::: COLLECTED MATERIAL
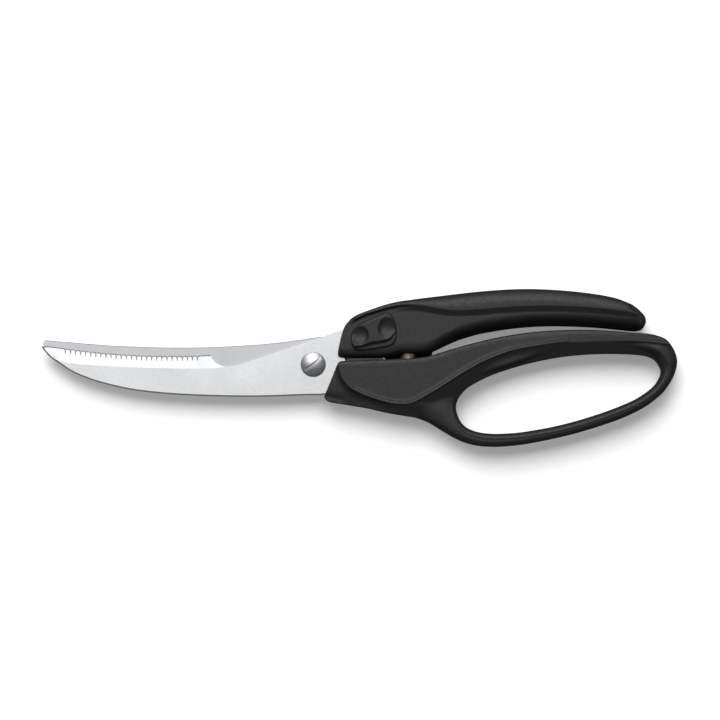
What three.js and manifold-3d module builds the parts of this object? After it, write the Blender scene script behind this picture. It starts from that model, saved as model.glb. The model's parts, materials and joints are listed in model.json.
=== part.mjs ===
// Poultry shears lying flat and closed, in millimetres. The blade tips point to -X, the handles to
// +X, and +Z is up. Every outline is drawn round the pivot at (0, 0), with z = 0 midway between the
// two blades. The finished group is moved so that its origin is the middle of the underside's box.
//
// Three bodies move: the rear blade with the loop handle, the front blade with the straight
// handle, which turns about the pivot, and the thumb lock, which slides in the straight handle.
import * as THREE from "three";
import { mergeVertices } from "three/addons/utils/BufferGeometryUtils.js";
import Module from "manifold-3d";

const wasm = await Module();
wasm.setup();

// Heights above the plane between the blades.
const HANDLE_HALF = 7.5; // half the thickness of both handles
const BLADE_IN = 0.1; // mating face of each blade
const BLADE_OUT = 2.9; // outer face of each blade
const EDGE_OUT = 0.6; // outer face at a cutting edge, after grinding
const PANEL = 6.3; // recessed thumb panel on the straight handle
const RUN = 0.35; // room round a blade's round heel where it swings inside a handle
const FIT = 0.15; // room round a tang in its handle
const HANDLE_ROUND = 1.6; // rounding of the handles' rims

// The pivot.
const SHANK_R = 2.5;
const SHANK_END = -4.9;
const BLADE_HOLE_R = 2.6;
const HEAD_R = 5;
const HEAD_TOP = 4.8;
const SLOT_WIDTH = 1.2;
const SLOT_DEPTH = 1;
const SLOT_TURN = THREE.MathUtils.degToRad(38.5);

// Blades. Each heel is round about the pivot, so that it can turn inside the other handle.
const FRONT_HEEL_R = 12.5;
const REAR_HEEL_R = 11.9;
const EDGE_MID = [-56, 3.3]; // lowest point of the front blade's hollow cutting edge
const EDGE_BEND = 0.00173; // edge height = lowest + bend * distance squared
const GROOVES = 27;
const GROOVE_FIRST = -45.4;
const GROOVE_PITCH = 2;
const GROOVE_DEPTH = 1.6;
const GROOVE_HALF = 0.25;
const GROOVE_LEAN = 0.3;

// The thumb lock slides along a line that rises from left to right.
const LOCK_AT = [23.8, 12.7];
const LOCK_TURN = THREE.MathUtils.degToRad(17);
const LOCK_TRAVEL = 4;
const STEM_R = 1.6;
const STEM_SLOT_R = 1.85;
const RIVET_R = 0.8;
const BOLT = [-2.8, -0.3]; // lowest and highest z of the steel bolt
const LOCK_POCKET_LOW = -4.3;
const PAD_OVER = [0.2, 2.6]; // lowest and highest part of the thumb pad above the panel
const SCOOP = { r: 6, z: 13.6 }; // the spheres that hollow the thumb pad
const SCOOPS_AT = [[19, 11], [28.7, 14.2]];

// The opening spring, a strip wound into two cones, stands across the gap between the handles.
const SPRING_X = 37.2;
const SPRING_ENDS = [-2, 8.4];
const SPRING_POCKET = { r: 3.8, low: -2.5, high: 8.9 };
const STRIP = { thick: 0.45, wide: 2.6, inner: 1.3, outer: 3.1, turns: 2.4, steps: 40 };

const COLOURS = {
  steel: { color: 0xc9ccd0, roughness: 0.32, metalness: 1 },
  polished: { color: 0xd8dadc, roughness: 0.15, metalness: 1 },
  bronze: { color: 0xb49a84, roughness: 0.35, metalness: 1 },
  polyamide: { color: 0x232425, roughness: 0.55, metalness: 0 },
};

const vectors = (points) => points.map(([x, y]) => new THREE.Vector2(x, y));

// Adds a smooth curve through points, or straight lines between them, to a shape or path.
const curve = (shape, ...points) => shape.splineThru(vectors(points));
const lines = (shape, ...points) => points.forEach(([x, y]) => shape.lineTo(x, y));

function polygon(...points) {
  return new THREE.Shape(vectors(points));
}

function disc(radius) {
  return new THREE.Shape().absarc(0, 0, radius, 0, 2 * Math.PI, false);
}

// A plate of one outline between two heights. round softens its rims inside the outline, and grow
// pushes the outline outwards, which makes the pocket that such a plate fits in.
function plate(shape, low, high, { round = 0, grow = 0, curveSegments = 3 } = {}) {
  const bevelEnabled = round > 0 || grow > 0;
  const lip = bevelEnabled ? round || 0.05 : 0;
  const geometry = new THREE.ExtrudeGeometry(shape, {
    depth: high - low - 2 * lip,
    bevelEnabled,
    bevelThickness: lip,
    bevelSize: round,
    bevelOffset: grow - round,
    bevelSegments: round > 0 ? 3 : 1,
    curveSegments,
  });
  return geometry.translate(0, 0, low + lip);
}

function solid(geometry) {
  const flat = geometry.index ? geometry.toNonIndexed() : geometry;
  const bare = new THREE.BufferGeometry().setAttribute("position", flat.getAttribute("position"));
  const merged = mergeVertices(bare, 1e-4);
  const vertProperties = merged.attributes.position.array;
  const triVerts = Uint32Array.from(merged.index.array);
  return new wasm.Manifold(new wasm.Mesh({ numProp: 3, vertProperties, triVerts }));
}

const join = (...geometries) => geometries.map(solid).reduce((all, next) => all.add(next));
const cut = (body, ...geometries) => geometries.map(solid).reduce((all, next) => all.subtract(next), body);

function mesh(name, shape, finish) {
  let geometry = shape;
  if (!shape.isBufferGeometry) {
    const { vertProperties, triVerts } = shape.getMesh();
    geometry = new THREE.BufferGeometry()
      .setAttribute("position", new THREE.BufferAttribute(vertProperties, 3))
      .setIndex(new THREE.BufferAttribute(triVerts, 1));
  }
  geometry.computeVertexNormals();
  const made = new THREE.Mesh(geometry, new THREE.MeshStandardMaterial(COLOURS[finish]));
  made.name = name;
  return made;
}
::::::
Extract each line of the material exactly as it stands.

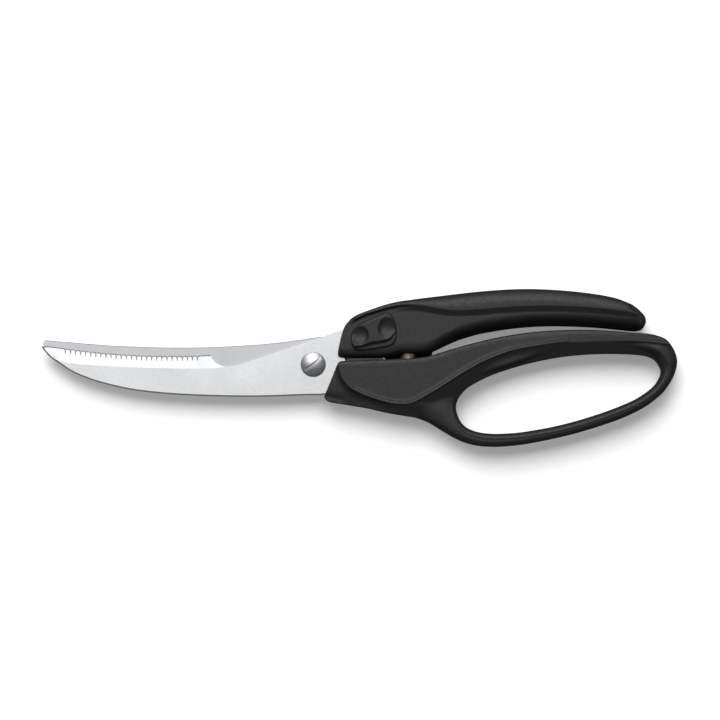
What three.js and manifold-3d module builds the parts of this object? After it, write the Blender scene script behind this picture. It starts from that model, saved as model.glb. The model's parts, materials and joints are listed in model.json.
=== part.mjs ===
// Poultry shears lying flat and closed, in millimetres. The blade tips point to -X, the handles to
// +X, and +Z is up. Every outline is drawn round the pivot at (0, 0), with z = 0 midway between the
// two blades. The finished group is moved so that its origin is the middle of the underside's box.
//
// Three bodies move: the rear blade with the loop handle, the front blade with the straight
// handle, which turns about the pivot, and the thumb lock, which slides in the straight handle.
import * as THREE from "three";
import { mergeVertices } from "three/addons/utils/BufferGeometryUtils.js";
import Module from "manifold-3d";

const wasm = await Module();
wasm.setup();

// Heights above the plane between the blades.
const HANDLE_HALF = 7.5; // half the thickness of both handles
const BLADE_IN = 0.1; // mating face of each blade
const BLADE_OUT = 2.9; // outer face of each blade
const EDGE_OUT = 0.6; // outer face at a cutting edge, after grinding
const PANEL = 6.3; // recessed thumb panel on the straight handle
const RUN = 0.35; // room round a blade's round heel where it swings inside a handle
const FIT = 0.15; // room round a tang in its handle
const HANDLE_ROUND = 1.6; // rounding of the handles' rims

// The pivot.
const SHANK_R = 2.5;
const SHANK_END = -4.9;
const BLADE_HOLE_R = 2.6;
const HEAD_R = 5;
const HEAD_TOP = 4.8;
const SLOT_WIDTH = 1.2;
const SLOT_DEPTH = 1;
const SLOT_TURN = THREE.MathUtils.degToRad(38.5);

// Blades. Each heel is round about the pivot, so that it can turn inside the other handle.
const FRONT_HEEL_R = 12.5;
const REAR_HEEL_R = 11.9;
const EDGE_MID = [-56, 3.3]; // lowest point of the front blade's hollow cutting edge
const EDGE_BEND = 0.00173; // edge height = lowest + bend * distance squared
const GROOVES = 27;
const GROOVE_FIRST = -45.4;
const GROOVE_PITCH = 2;
const GROOVE_DEPTH = 1.6;
const GROOVE_HALF = 0.25;
const GROOVE_LEAN = 0.3;

// The thumb lock slides along a line that rises from left to right.
const LOCK_AT = [23.8, 12.7];
const LOCK_TURN = THREE.MathUtils.degToRad(17);
const LOCK_TRAVEL = 4;
const STEM_R = 1.6;
const STEM_SLOT_R = 1.85;
const RIVET_R = 0.8;
const BOLT = [-2.8, -0.3]; // lowest and highest z of the steel bolt
const LOCK_POCKET_LOW = -4.3;
const PAD_OVER = [0.2, 2.6]; // lowest and highest part of the thumb pad above the panel
const SCOOP = { r: 6, z: 13.6 }; // the spheres that hollow the thumb pad
const SCOOPS_AT = [[19, 11], [28.7, 14.2]];

// The opening spring, a strip wound into two cones, stands across the gap between the handles.
const SPRING_X = 37.2;
const SPRING_ENDS = [-2, 8.4];
const SPRING_POCKET = { r: 3.8, low: -2.5, high: 8.9 };
const STRIP = { thick: 0.45, wide: 2.6, inner: 1.3, outer: 3.1, turns: 2.4, steps: 40 };

const COLOURS = {
  steel: { color: 0xc9ccd0, roughness: 0.32, metalness: 1 },
  polished: { color: 0xd8dadc, roughness: 0.15, metalness: 1 },
  bronze: { color: 0xb49a84, roughness: 0.35, metalness: 1 },
  polyamide: { color: 0x232425, roughness: 0.55, metalness: 0 },
};

const vectors = (points) => points.map(([x, y]) => new THREE.Vector2(x, y));

// Adds a smooth curve through points, or straight lines between them, to a shape or path.
const curve = (shape, ...points) => shape.splineThru(vectors(points));
const lines = (shape, ...points) => points.forEach(([x, y]) => shape.lineTo(x, y));

function polygon(...points) {
  return new THREE.Shape(vectors(points));
}

function disc(radius) {
  return new THREE.Shape().absarc(0, 0, radius, 0, 2 * Math.PI, false);
}

// A plate of one outline between two heights. round softens its rims inside the outline, and grow
// pushes the outline outwards, which makes the pocket that such a plate fits in.
function plate(shape, low, high, { round = 0, grow = 0, curveSegments = 3 } = {}) {
  const bevelEnabled = round > 0 || grow > 0;
  const lip = bevelEnabled ? round || 0.05 : 0;
  const geometry = new THREE.ExtrudeGeometry(shape, {
    depth: high - low - 2 * lip,
    bevelEnabled,
    bevelThickness: lip,
    bevelSize: round,
    bevelOffset: grow - round,
    bevelSegments: round > 0 ? 3 : 1,
    curveSegments,
  });
  return geometry.translate(0, 0, low + lip);
}

function solid(geometry) {
  const flat = geometry.index ? geometry.toNonIndexed() : geometry;
  const bare = new THREE.BufferGeometry().setAttribute("position", flat.getAttribute("position"));
  const merged = mergeVertices(bare, 1e-4);
  const vertProperties = merged.attributes.position.array;
  const triVerts = Uint32Array.from(merged.index.array);
  return new wasm.Manifold(new wasm.Mesh({ numProp: 3, vertProperties, triVerts }));
}

const join = (...geometries) => geometries.map(solid).reduce((all, next) => all.add(next));
const cut = (body, ...geometries) => geometries.map(solid).reduce((all, next) => all.subtract(next), body);

function mesh(name, shape, finish) {
  let geometry = shape;
  if (!shape.isBufferGeometry) {
    const { vertProperties, triVerts } = shape.getMesh();
    geometry = new THREE.BufferGeometry()
      .setAttribute("position", new THREE.BufferAttribute(vertProperties, 3))
      .setIndex(new THREE.BufferAttribute(triVerts, 1));
  }
  geometry.computeVertexNormals();
  const made = new THREE.Mesh(geometry, new THREE.MeshStandardMaterial(COLOURS[finish]));
  made.name = name;
  return made;
}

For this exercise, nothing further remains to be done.